My own efforts included a vase of three miniature “Wee Bees” that obliged by blooming through a brief snow before I left Washington. Also a surprise in Oakland were the amount of bloom from a healthy stand of Jetfire that provided another vase of three. Vases of three make a show look full in my mind even when they are as small as the “Wee Bee”s!

Leaping to attention were the numerous seedlings contributed by the California growers.   Division Two and Three both were subdivided to include seedlings in separate classes.  Of special note, a div. 3O-ORR (?) by Ben Hager with an astounding round ROUND perianth brushed and burnished and glistening with color.  Stan Baird pointed Ben’s blooms out to me. Unfortunately, I had to leave before the Judging was complete and there were others in Ben’s series including a striking div 2.  How pleased I was that Bob Spotts featured a wonderful peach triandrus.  But Bob laments that he has difficulty growing on his division 5’s. Alas!
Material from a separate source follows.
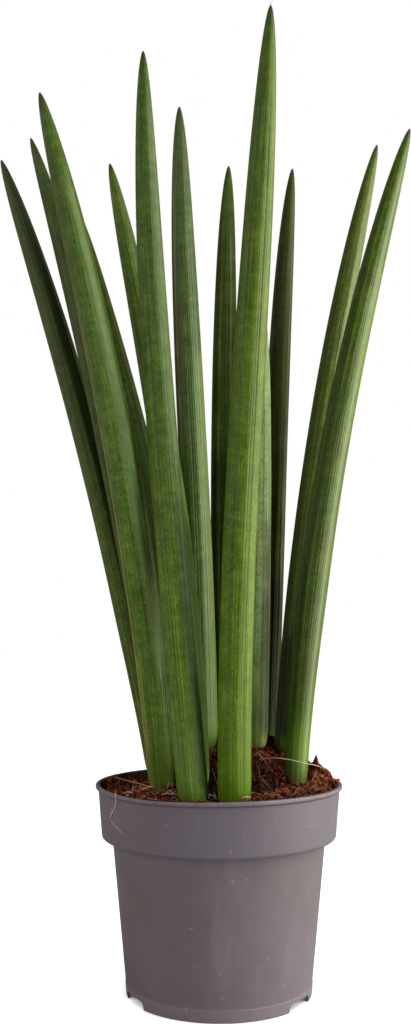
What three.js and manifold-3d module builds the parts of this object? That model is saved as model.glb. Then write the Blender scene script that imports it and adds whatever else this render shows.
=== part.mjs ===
// Cylindrical snake plant in its nursery pot: thirteen round leaves standing in coir.
// Millimetres, +Z up. The origin is on the pot's axis, on the ground under its foot; the front is -Y.
//
// The pot is one thin moulding. The soil fills it and has a plain hole for each leaf. Every leaf is a
// separate spear, rooted by itself: it goes on below the soil and ends there in a healed cut.

import * as THREE from 'three';
import { mergeVertices } from 'three/addons/utils/BufferGeometryUtils.js';
import Module from 'manifold-3d';

const wasm = await Module();
wasm.setup();

// ---------------------------------------------------------------- driving dimensions

const CLEARANCE = 0.35; // between soil and pot, and round each leaf in its hole

// Pot, from the ground up. Radii are of the outside.
const POT_HEIGHT = 114;
const WALL = 1.2;
const FOOT_RADIUS = 51.4; // body wall carried down to the ground
const FOOT_BAND_HEIGHT = 6.2;
const FOOT_BAND_STEP = 0.3; // the foot band stands proud of the body
const FLOOR_LIFT = 8; // underside of the floor
const COLLAR_BOTTOM = 84.4;
const BODY_TOP_RADIUS = 60.1; // at the collar's lower edge
const COLLAR_BOTTOM_RADIUS = 66;
const COLLAR_TOP_RADIUS = 68.6;
const COLLAR_CORNER = 2;
const LIP_RADIUS = 70;
const LIP_BEAD_HEIGHT = 3.2;
const LIP_EDGE_ROUNDING = 0.7;
const POT_SEGMENTS = 60;

// Arched gaps in the foot, and drain holes in the floor. Bearings are degrees from the front.
const FOOT_GAP_BEARINGS = [-62.5, 57.5, 177.5];
const FOOT_GAP_WIDTH = 21;
const FOOT_GAP_HEIGHT = 4.3;
const FOOT_GAP_CORNER = 3;
const FOOT_GAP_CUT = 16; // length of the cut, across the foot wall and past it on both sides
const DRAIN_HOLES = 8;
const DRAIN_HOLE_RADIUS = 4.5;
const DRAIN_HOLE_SIDES = 16;
const DRAIN_CIRCLE_RADIUS = 39;

// Soil: nearly level at the left, heaped in the middle and by the right-hand wall, with a low place
// behind the front of the lip.
const SOIL_LEVEL = 110.5;
const SOIL_HEAPS = [
  { x: 11, y: 28, crown: 22, skirt: 52, height: 19.5 },
  { x: 58, y: 14, crown: 3, skirt: 18, height: 8 },
  { x: 46, y: -8, crown: 6, skirt: 20, height: 2 },
  { x: -6, y: -44, crown: 12, skirt: 30, height: -2.5 },
];
const SOIL_RIM_DIP = 4; // the most that the surface dips by the wall
const SOIL_RELIEF = 1.8; // half height of the lumps
const SOIL_LUMP_SIZE = 9;
const SOIL_LARGE_SHARE = 0.7; // of the relief; the rest is in lumps half that size
const SOIL_SEGMENTS = 64;
const SOIL_RINGS = 15;

// Leaves. All share one outline; each has its own foot, tip, bend and thickness.
const LEAF_BURIED = 40;
const LEAF_SIDES = 24;
const LEAF_RIBS = 12;
const RIB_DEPTH = 0.45;
const RIB_FADE = 0.15; // share of the length, below the tip, over which the ribs die out
const TIP_FULLNESS = 4.5; // how soon the leaf reaches its full thickness below the tip
const TIP_ROUNDNESS = 0.55; // below 1 the tip is a full spearhead instead of a straight cone
const HEEL_HEIGHT = 14; // the rounded heel just above the soil
const FILLING_OUT = 0.3; // share of its length over which a leaf reaches its full thickness
const CHANNEL_DEPTH = 1.4; // one shallow channel up each leaf, deepest at the foot
const CHANNEL_HALF_WIDTH = 0.3; // radians
const LEAF_HOLE_SIDES = 16;

// Ring heights of a leaf: millimetres above the soil round the heel, then fractions of its length.
const HEEL_RINGS = [-LEAF_BURIED, -6, 0, 4, 9, HEEL_HEIGHT];
const BLADE_RINGS = [0.12, 0.26, 0.4, 0.53, 0.65, 0.75, 0.84, 0.91, 0.957, 0.988];

// foot: where the leaf's middle line leaves the soil. curve: how far its middle is carried to the
// right, by a plain bend and by an S-bend. thick: its diameter above the heel and at its fullest.
// heel: its thickness in the soil, as a share of the first. channel: the bearing of its channel,
// degrees round from +X towards +Y.
const LEAVES = [
  { foot: [-36.4, 33], tip: [-127, -20, 474], curve: [9.2, 0], thick: [12.8, 16.8], heel: 0.6, channel: 300 },
  { foot: [-27.5, 12], tip: [-109, -25, 485], curve: [6.4, -1.2], thick: [15, 15.8], heel: 0.6, channel: 20 },
  { foot: [-31, -8], tip: [-96.5, -70, 490], curve: [8.9, 0.4], thick: [17.4, 18.5], heel: 0.42, channel: 176 },
  { foot: [-11, 40], tip: [-94, 75, 479], curve: [6.6, 3.1], thick: [15.4, 16.6], heel: 0.6, channel: 290 },
  { foot: [-12.5, -12], tip: [-68, 25, 491], curve: [9, 0.7], thick: [15.4, 16.4], heel: 0.6, channel: 330 },
  { foot: [-13.5, -36], tip: [-42, -50, 524], curve: [-3.7, 0.7], thick: [17.2, 17.2], heel: 0.88, channel: 80 },
  { foot: [-9, 16], tip: [-24, 15, 523], curve: [0.1, 0.9], thick: [18, 18], heel: 0.45, channel: 195 },
  { foot: [5, 36], tip: [7, 60, 504], curve: [-2.4, 0], thick: [15.8, 16.8], heel: 0.6, channel: 270 },
  { foot: [8.5, -38], tip: [28, -85, 530], curve: [-3.2, -1], thick: [18.2, 18.2], heel: 0.9, channel: 100 },
  { foot: [29, 45], tip: [51, 88, 514], curve: [-2.6, 0.6], thick: [15, 16], heel: 0.6, channel: 345 },
  { foot: [40, 24], tip: [108, 80, 527], curve: [-8.6, -0.1], thick: [15.4, 16.4], heel: 0.6, channel: 200 },
  { foot: [43.5, -3], tip: [124, 45, 522], curve: [-11.8, -0.3], thick: [13.2, 17.6], heel: 0.9, channel: 150 },
  { foot: [22.5, 21], tip: [28, 40, 404], curve: [0.3, -0.1], thick: [13.8, 14.4], heel: 0.6, channel: 350 },
];

const POT_COLOUR = 0x6b6168;
const SOIL_COLOUR = 0x4a2a1c;
const LEAF_COLOURS = [
  0x4c6130, 0x50662f, 0x587339, 0x2f3a1f, 0x56732f, 0x57743c, 0x55703c,
  0x35451f, 0x6f8b37, 0x33401f, 0x4a5f30, 0x526c36, 0x5b7350,
];

// ---------------------------------------------------------------- solids and meshes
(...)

The California show also includes potted bulbs and many growers resort to pots to keep their collections going in the sometime recalcitrant daffodil climate.  These also held surprises including a lovely pot of “Snipe” and a small pot of “Minicycla.”
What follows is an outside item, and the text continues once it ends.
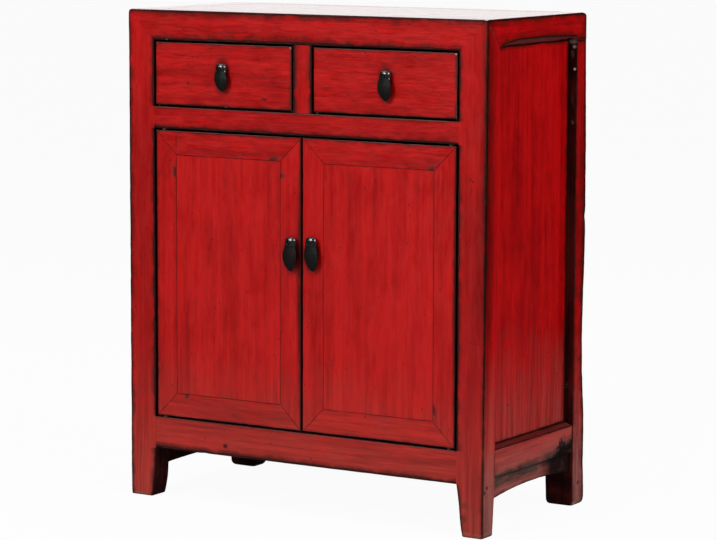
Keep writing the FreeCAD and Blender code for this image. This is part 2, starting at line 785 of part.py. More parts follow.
def door(name, side):
    """A door: four mitred frame pieces round a flush panel, a batten, pivots and a pull."""
    label = f"door_{name}"
    depth = ("front_face", "door_back")
    outer, meet = at(side, "door_outer"), at(side, "door_meet")
    outer_inside = at(side, "door_outer - stile_width")
    meet_inside = at(side, "door_meet + stile_width")
    low_inside, high_inside = "door_low + stile_width", "door_high - stile_width"
    pin_middle = f"{at(side, 'door_pull_middle')} + {name}_door_pull_shift"
    pin_height = f"{name}_door_pull_height"
    pivot_centre = (at(side, "pivot_middle"), "pivot_depth")
    frame_pieces = {
        "hinge_stile": [(outer, "door_low"), (outer, "door_high"), (outer_inside, high_inside),
                        (outer_inside, low_inside)],
        "meeting_stile": [(meet, "door_low"), (meet, "door_high"), (meet_inside, high_inside),
                          (meet_inside, low_inside)],
        "top_rail": [(outer, "door_high"), (meet, "door_high"), (meet_inside, high_inside),
                     (outer_inside, high_inside)],
        "bottom_rail": [(outer, "door_low"), (meet, "door_low"), (meet_inside, low_inside),
                        (outer_inside, low_inside)],
    }
    pivots = {"top_rail": ("door_high - pivot_root", "door_head + pivot_reach"),
              "bottom_rail": ("door_sill - pivot_reach", "door_low + pivot_root")}
    for piece, corners in frame_pieces.items():
        piece_label = f"{label}_{piece}"
        stock = outline(f"{piece_label}_board", "XZ", corners, *depth)
        tools = housings(piece_label, [door_tongue(side)])
        if piece == "meeting_stile":
            tools.append(pull_hole(f"{piece_label}_pull_hole", pin_middle, pin_height, "door_back"))
        if piece in pivots:
            low, high = pivots[piece]
            tools.append(rod(f"{piece_label}_pivot_hole", "z", "pivot_radius + joint_gap",
                             low, high, pivot_centre))
        whole = cut(f"{piece_label}_cut", stock, tools)
        if piece == "hinge_stile":
            dowels = [rod(f"{label}_pivot_{end}", "z", "pivot_radius", low, high, pivot_centre)
                      for end, (low, high) in pivots.items()]
            whole = fused(f"{piece_label}_whole", [whole] + dowels)
        node(piece_label, whole)
    tongued_panel(f"{label}_panel", [reach(side, "door_meet + stile_width", "door_outer - stile_width"),
                                     ("front_face", "door_panel_back"), (low_inside, high_inside)],
                  door_tongue(side))
    node(f"{label}_batten", block(f"{label}_batten_board", [
        reach(side, "door_meet + stile_width", "door_outer - stile_width"),
        ("door_panel_back", "door_back"),
        ("door_middle_height - door_batten_height / 2", "door_middle_height + door_batten_height / 2")]))
    pull_pin(f"{label}_pull_pin", pin_middle, pin_height, "door_back")
    pull_pendant(f"{label}_pull_pendant", pin_middle, pin_height, "door")


def drawer(name, side):
    """A drawer: a thick front, two sides, a back, a bottom and a pull."""
    label = f"drawer_{name}"
    middle = f"{at(side, 'drawer_middle')} + {name}_drawer_pull_shift"
    boards = {"inner_side": drawer_side_span(side, "drawer_inner", "drawer_inner + drawer_side_thickness"),
              "outer_side": drawer_side_span(side, "drawer_outer - drawer_side_thickness", "drawer_outer")}
    bottom = drawer_bottom_span(side)
    front = block(f"{label}_front_board", [reach(side, "drawer_inner", "drawer_outer"),
                                           ("front_face", "drawer_front_back"),
                                           ("drawer_low", "drawer_high")])
    tools = housings(f"{label}_front", list(boards.values()) + [bottom])
    tools.append(pull_hole(f"{label}_pull_hole", middle, "drawer_pull_height", "drawer_front_back"))
    node(f"{label}_front", cut(f"{label}_front_cut", front, tools))
    for board, span in boards.items():
        stock = block(f"{label}_{board}_board", span)
        node(f"{label}_{board}", cut(f"{label}_{board}_cut", stock, housings(f"{label}_{board}", [bottom])))
    node(f"{label}_back", block(f"{label}_back_board", [
        reach(side, "drawer_inner + drawer_side_thickness", "drawer_outer - drawer_side_thickness"),
        ("drawer_end - drawer_side_thickness", "drawer_end"),
        ("drawer_bottom_high", "drawer_side_high - drawer_back_drop")]))
    node(f"{label}_bottom", block(f"{label}_bottom_board", bottom))
    pull_pin(f"{label}_pull_pin", middle, "drawer_pull_height", "drawer_front_back")
    pull_pendant(f"{label}_pull_pendant", middle, "drawer_pull_height", "drawer")


def check_and_write():
    """Stop if any object failed, and write one file for each sub-part."""
    doc.recompute()
    for item in doc.Objects:
        if {"Invalid", "Error"} & set(item.State):
            raise RuntimeError(f"{item.Label} did not build: {item.State}")
    for name, piece in nodes.items():
        if piece.Shape.isNull() or not piece.Shape.isValid() or not piece.Shape.Solids:
            raise RuntimeError(f"{name} is not a valid solid")
    os.makedirs("parts", exist_ok=True)
    for name, piece in nodes.items():
        piece.Shape.exportStep(f"parts/{name}.step")
    print(len(nodes), "sub-parts written")


fill_tables()
for side_name, side_sign in BOTH_SIDES:
    front_post(side_name, side_sign)
    rear_post(side_name, side_sign)
    top_side_rail(side_name, side_sign)
    side_bottom_rail(side_name, side_sign)
    side_apron(side_name, side_sign)
    door(side_name, side_sign)
    drawer(side_name, side_sign)
top_front_rail()
rails()
panels()
floor_and_shelf()
drawer_ways()
check_and_write()
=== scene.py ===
import bpy, bmesh, math
from mathutils import Vector, Matrix, noise


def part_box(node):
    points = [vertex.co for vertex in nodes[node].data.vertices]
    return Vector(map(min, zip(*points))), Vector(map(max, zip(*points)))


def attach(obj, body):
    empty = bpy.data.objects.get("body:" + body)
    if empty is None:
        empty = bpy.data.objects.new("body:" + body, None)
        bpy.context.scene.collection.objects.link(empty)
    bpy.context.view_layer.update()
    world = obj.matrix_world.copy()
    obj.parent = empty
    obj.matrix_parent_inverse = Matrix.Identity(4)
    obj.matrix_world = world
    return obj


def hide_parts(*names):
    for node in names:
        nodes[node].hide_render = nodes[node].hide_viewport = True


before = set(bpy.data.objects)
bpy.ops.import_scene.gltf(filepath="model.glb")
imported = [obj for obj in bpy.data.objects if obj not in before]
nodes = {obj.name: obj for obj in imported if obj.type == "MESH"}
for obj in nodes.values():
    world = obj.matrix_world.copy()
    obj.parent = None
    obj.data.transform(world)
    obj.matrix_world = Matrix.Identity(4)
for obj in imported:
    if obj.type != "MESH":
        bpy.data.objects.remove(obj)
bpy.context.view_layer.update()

# The case in millimetres: across, from front to back, and up
HALF, INNER, PANEL = 375.0, 319.0, 358.0
FRONT, BEHIND, REAR, BACK = -182.7, -138.7, 146.8, 183.3
FACE = FRONT + 1.0
TOP, UNDER_TOP, UNDER_SIDE = 900.0, 845.0, 851.0
DRAWER_FLOOR, DOOR_HEAD, DOOR_SILL, LEG, SIDE_LEG, LEDGE = 724.5, 684.5, 151.5, 92.0, 101.0, 157.5
MM = 0.001

# Longest stretch of a board between two rows of points, in millimetres
STEP = 11.0
# The shade of black stain; a face whose shade is below PAINTED gets the stain's own material
SOOT, PAINTED = -1.0, -0.97
UP, DOWN, REARWARD = (0, 0, 1), (0, 0, -1), (0, 1, 0)
WHITE = (1, 1, 1)


def placed(name, data):
    """A new object in the scene."""
    obj = bpy.data.objects.new(name, data)
    bpy.context.scene.collection.objects.link(obj)
    return obj


def circle(count):
    """Cosine and sine of each of the even steps round a turn."""
    return [(math.cos(math.tau * j / count), math.sin(math.tau * j / count)) for j in range(count)]


def skin(bm, rows):
    """Faces between rows of points that run round a solid, and one over each end."""
    count = len(rows[0])
    for a, b in zip(rows, rows[1:]):
        for j in range(count):
            bm.faces.new((a[j], a[(j + 1) % count], b[(j + 1) % count], b[j]))
    bm.faces.new(list(reversed(rows[0])))
    bm.faces.new(rows[-1])
    bmesh.ops.recalc_face_normals(bm, faces=bm.faces)


# Boards with worn arrises

def unit(v):
    return v / v.length if v.length > 1e-9 else Vector((0, 0, 0))


def section(corners, radii, darks, counts, inset=0.0):
    """Points round a board's section: five at each arris and a few along each face.

    Each is (point, distance from the arris, darkness of its edge, place round the section).
    """
    n = len(corners)
    if inset:
        moved = []
        for i, c in enumerate(corners):
            moved.append(c + inset * (unit(corners[i - 1] - c) + unit(corners[(i + 1) % n] - c)))
        corners = moved
    points = []
    for i, c in enumerate(corners):
        before, after = corners[i - 1], corners[(i + 1) % n]
        u, v = unit(before - c), unit(after - c)
        length = (after - c).length
        r = min(radii[i], 0.4 * (before - c).length, 0.4 * length)
        for k in range(5):
            t = k / 4
            side = darks[i][0] if k < 2 else darks[i][1] if k > 2 else max(darks[i])
            points.append((c + r * ((1 - t) ** 2 * u + t ** 2 * v), 0.8 * r * abs(2 * t - 1), side, i))
        near = min(radii[(i + 1) % n], 0.4 * length)
        for k in range(counts[i]):
            t = (k + 1) / (counts[i] + 1)
            d = r + t * (length - r - near)
            share = d / max(length, 1e-6)
            dark = darks[i][1] + (darks[(i + 1) % n][0] - darks[i][1]) * share
            points.append((c + d * v, min(d, length - d), dark, i + share))
    return points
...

Bob Spotts, with some chagrin also noted the beautiful pots contributed by the Girl Scouts, of seedling bulbs he had culled and now wonders about. Hummm. .. One, albeit with a weak perianth, had the most glorious deep rose pink-lavender cup. Bob had “named” these various clones Eileen and other girls names so that they could be distinguished, but did not force the girls to use a list of numbers in order to show them. A good idea in this instance.

While I don’t know the particulars, I’m certain Kirby, Bob and others will
inform the net of special ribbon winners.  What a lovely way to begin the
season!  What a pleasure to be in Livermore and celebrate daffodils with
California friends.  My time proved too short and alas, I’d over programmed
myself and needed to live and drive across the bay for another adventure.

Well the blooms begin. Have a great season everyone.